An extended thiophene chain for Ni-based porphyrin derivatives enabling a high potential and long cycle life for electrochemical charge storage

Abstract

The development of traditional inorganic electrode materials has encountered a limitation due to the scarcity of transition metal elements. Inspired by the enriched resources and adjustable structural properties of organic electrode materials, here in, we designed and synthesized [5,10,15,20-tetrathienylporphinato](M)(II) (MTTP, M = 2H, Ni, Zn) and extended thiophene chain porphyrin derivatives [5,10,15,20-tetra(2,2′-bithiophen-5-yl)porphyrinato]M(II) (MT₂TP, M = 2H, Ni, Zn) as organic cathode materials in lithium/sodium batteries.
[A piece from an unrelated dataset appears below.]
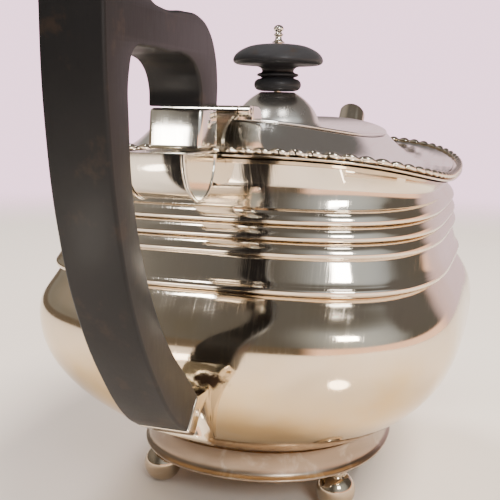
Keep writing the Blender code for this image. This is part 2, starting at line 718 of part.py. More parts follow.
# ---- the whole teapot ---------------------------------------------------------------
def hang_lid():
    """Parent every piece that swings with the lid to an empty on the hinge's axis."""
    pivot = bpy.data.objects.new("lid_pivot", None)
    pivot.location = (HINGE_X, 0.0, HINGE_Z)
    PARTS.objects.link(pivot)
    for name in LID_PIECES:
        piece = bpy.data.objects[name]
        piece.parent = pivot
        piece.matrix_parent_inverse = Matrix.Translation(pivot.location).inverted()


def main():
    pot = pot_volume("pot_clearance", GAP)
    upper_bore = pin_bore("upper_pin_bore", UPPER_PIN)
    lower_bore = pin_bore("lower_pin_bore", LOWER_PIN)
    make_bowl()
    make_girdle()
    make_border()
    make_shoulder()
    make_foot_ring()
    make_ball_feet()
    make_lid_plate()
    make_lid_bezel()
    make_dome()
    make_knob()
    make_finial_bolt()
    make_washer_and_nut()
    make_hinge(hinge_bore())
    make_handle(upper_bore, lower_bore)
    make_upper_socket(upper_bore)
    make_bracket(pot)
    make_lower_socket(pot, lower_bore)
    make_handle_pins()
    make_spout(pot)
    hang_lid()


main()
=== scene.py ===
"""Looks of the silver teapot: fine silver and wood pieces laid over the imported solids."""
import math

import bmesh
import bpy
from mathutils import Matrix, Vector


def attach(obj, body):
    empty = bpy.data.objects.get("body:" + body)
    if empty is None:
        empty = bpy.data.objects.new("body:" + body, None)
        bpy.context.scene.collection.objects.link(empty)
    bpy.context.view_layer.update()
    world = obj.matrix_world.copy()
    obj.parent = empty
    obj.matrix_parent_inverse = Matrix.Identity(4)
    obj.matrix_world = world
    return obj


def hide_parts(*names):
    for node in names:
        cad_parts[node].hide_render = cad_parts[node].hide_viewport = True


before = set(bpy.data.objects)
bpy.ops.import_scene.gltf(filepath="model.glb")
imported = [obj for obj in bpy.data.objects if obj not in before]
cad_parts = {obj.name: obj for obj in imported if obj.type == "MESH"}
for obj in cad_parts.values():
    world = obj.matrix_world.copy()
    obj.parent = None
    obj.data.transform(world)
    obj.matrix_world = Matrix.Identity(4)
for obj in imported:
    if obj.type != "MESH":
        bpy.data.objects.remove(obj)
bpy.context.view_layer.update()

MM = 0.001
RING_STEPS = 208                # points round every fine oblong outline
GAP = 0.3 * MM
WALL = 0.9 * MM

LIP_LENGTH = 127.6 * MM
LIP_WIDTH = 110.0 * MM
LIP_Z = 69.8 * MM
REED_BASE_Z = 78.6 * MM
REED_PITCH = 3.85 * MM
RIM_Z = 94.5 * MM
END_RISE = 7.8 * MM
RISE_POWER = 2.5
LID_LENGTH = 101.2 * MM
LID_WIDTH = 64.0 * MM
LID_SHAPE = 2.4
LID_Z = 105.8 * MM
BODY_SHAPE = 3.6
HINGE = Vector((-60.0, 0.0, 112.5)) * MM
HANDLE_HALF = 6.2 * MM
FLOOR_RADIUS = 0.95
JOINT_MARK = (-0.0680, -0.0040, 0.0492)
FEET_ACROSS = (24.4 * MM, 27.1 * MM)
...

By designing an extended thiophene chain, NiT₂TP shows weaker steric hindrance induced by intermolecular polymerization of a porphyrin complex compared with NiTTP. N and S are identified as multiple charge storage sites enabling high reversible capacity. The in situ polymerization occurs during the first charging process through the C_α–H of thiophene. Benefiting from the enhanced conjugated structure, NiT₂TP delivers a specific capacity of 100 mA h g⁻¹ at a current density of 1.0 A g⁻¹ and achieves an ultra-long stable cycling performance of up to 3000 cycles with a high voltage of 3.5 V (vs. Li⁺/Li) in organic lithium batteries. This cathode can also be extended in organic sodium batteries, in which NiT₂TP displays a reversible discharge capacity of 100 mA h g⁻¹ up to 1000 cycles with a high voltage of 3.0 V (vs. Na⁺/Na). This study puts forward a new avenue for the design of universal organic cathode materials with long-cycling stability and high voltage.